Plastic Bertrand - Amour Amour - Luxembourg 1987

Celebrate the Fizz

27 years ago today saw Bucks Fizz rip their skirts off and win the Eurovision in Dublin after a breath-takingly close race with Germany, Switzerland, France and Ireland. "Making your mind up" was the start of a surprisingly good and long-lasting career for the foursome that had been designed to win the ESC and then split up but fortunately refused to do so.

Bucks Fizz kept scoring hits and having good album sales for a few years to come, and they are one of my all-time favourite ESC acts, even if I find their eurowinner to be one of their weaker singles.

Today they are almost totally forgotten about and neglected, but they are a pop act worthy of a true revival.

Bucks Fizz - My Camera Never Lies

Bucks Fizz - Rules Of The Game

Bucks Fizz - Easy Love


Genius @ work

I have been very quiet on this front lately, right?
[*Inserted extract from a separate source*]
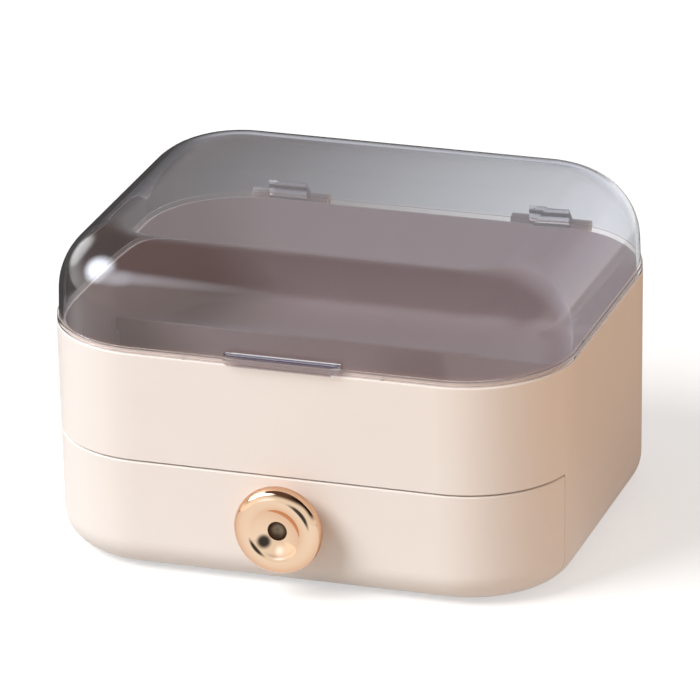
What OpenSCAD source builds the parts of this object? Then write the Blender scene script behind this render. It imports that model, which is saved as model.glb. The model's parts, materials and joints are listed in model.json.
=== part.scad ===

No worries, I did not crash and burn after the national selection season, I have just been extremely busy working in Euroland, finding no energy to spend here.

Sorry, sorry, but I hope you will find my efforts rewarding anyway.

What I have done is to complete the background information for the Swedish Eurovision previews that will start airing on SVT and FST5 late April and that we shot Tuesday and Wednesday in Stockholm.

A panel consisting of Thomas Lundin, Thomas Järvheden, Babben Larsson, Shirley Clamp and Lena Philipsson will pass judgement on the 43 competing entries, handing out marks between 0 - 5 to every contender. Five means incredibly good and zero means, more or less, insulting.

Without giving too much away, I can safely guarantee enjoyable watching, with a panel consisting of very different tempers and approaches towards the entries, but who all go into their task with enthusiasm and intelligence.

Will they enrage the eurofans? Of course they will. A few of the fan favourites will get some serious bashing, but then some others will get plenty of votes all around. And what will this Swedish/Finnish panel make of the chances of Sweden and Finland?

Excitement is rising to fever pitch, and this is surely must-see television. And I am happily back in the world of blogs.